The case relates to risque grainy snaps of the former Kate Middleton wearing nothing but a black and white bikini bottom while on holiday in September 2012 in the south of France with her husband, the second in line to the British throne.

They triggered a furious reaction from the British royal family and a furore in Britain where several newspapers had rejected an offer to buy the pictures.

After appearing in the French version of celebrity magazine Closer, the photos were reproduced in several other European publications such as Chi in Italy, Ireland's Daily Star and sister magazines in Sweden and Denmark.

The editor of Closer in France, the head of the Mondadori group which owns the magazine, regional newspaper La Provence's manager and one of its photographers, and two Paris-based agency photographers were due to go on trial on Tuesday charged with invasion of privacy and complicity.

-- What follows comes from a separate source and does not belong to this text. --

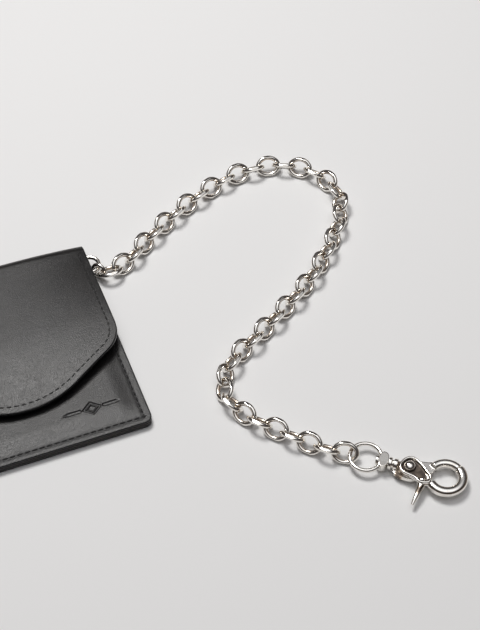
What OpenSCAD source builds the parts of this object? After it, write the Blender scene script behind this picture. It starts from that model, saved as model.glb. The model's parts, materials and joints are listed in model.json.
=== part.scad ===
// Chain wallet: flap wallet in black leather with a steel cable chain and a trigger clasp.
// Millimetres. +Z is up with the wallet lying on its back, +Y points at the fold, +X along the width.
// The origin is the centre of the wallet's flat back face.

/* [Wallet body] */
// width across the closed wallet
wallet_w = 95; // [88:1:120]
// length from the bottom edge to the outside of the fold
wallet_h = 101; // [85:1:120]
// outside radius of the fold at the top
fold_r = 5.2; // [4:0.1:7]
// thickness of the back leather
back_t = 1.8; // [1.2:0.1:2.5]
// thickness of the inner card panel
card_t = 1.2; // [0.8:0.1:1.8]
// thickness of the front panel at its edge
front_t = 1.2; // [0.8:0.1:2]
// height the padded middle of the front panel stands above its edge
front_pad = 0.8; // [0.2:0.1:1.5]
// how far down from the fold the front pocket's mouth lies
mouth_drop = 26; // [20:1:34]
// radius of the two bottom corners
corner_r = 3.5; // [1:0.5:8]
// distance of the seams from the leather edge
seam_in = 3.3; // [2:0.1:5]
// length of one stitch
stitch_len = 2.3; // [1.5:0.1:3]
// spacing of the stitches
stitch_pitch = 3.1; // [2.5:0.1:4]
// thickness of the sewing thread
thread_d = 0.7; // [0.4:0.05:1]
// depth of the plain ornament pressed into the front panel
deboss = 0.35; // [0.1:0.05:0.5]

/* [Flap] */
// thickness of the flap leather
flap_t = 2.2; // [1.6:0.1:3]
// distance of the flap's lowest point from the fold
flap_len = 81; // [60:0.5:90]
// height the flap arches above the fold
flap_arch = 0.7; // [0:0.1:3]
// radius of the curve at the middle of the flap
flap_mid_r = 44; // [30:1:60]
// angle of the flap's slanting edges
flap_slant = 32; // [20:1:45]
// radius of the flap's side corners
flap_corner_r = 16; // [4:0.5:20]

/* [Chain] */
// outside length of a link
link_l = 12; // [9:0.1:16]
// outside width of a link
link_w = 10; // [8:0.1:13]
// wire thickness of a link
wire = 2; // [1.4:0.1:2.6]
// distance from one link to the next
pitch = 7.66; // [6:0.01:9]
// roll of each link, left and right in turn, as it lies on a table
roll = 45; // [30:1:60]
// depth of the flat cut on each long side
facet = 0.35; // [0.1:0.05:0.6]

/* [Rings and clasp] */
// outside diameter of the ring sewn to the wallet
ring_d = 10.8; // [9:0.1:14]
// wire thickness of that ring
ring_wire = 1.9; // [1.4:0.1:2.5]
// outside diameter of the round jump ring
jump_d = 8; // [7:0.1:10]
// wire thickness of the jump ring
jump_wire = 1.6; // [1.2:0.1:2]
// centre-line radius of the swivel loop
loop_r = 6.6; // [6:0.05:8]
// wire thickness of the swivel loop
loop_wire = 1.9; // [1.4:0.1:2.4]
// direction the clasp points in on the table
clasp_heading = -38; // [-90:1:90]
// centre-line radius of the claw
claw_r = 6.85; // [5:0.05:9]
// thickness of the claw bar
claw_d = 3.9; // [3:0.1:5]
// height of the clasp's flat faces
claw_flat = 3.4; // [2.6:0.1:4]

/* [Hidden] */
$fn = 48;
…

Closer's editor Laurence Pieau defended her publication's actions at the time of the initial scandal, saying the pictures were not in the "least shocking".

The magazine has always refused to divulge the identity of the photographer who took the topless pictures. Earlier in September 2012, the Marseille-based La Province had printed pictures of the Duchess of Cambridge in her swimsuit at a chateau owned by Viscount Linley, the son of Princess Margaret, the late sister of Britain's Queen Elizabeth II.

The royal couple launched legal proceedings to try to identify the photographer but La Provence denied its employee, who took the other pictures a week earlier, was the author of the topless snaps.

The Duke and Duchess of Cambridge's lawyer had argued that the photos were particularly distressing for the couple as it brought back painful memories of William's late mother Princess Diana's death in a road crash in Paris in 1997 while being hounded by paparazzi.

French authorities sided with the royal couple by banning any further reproduction of the pictures before launching a probe into how the snaps were obtained.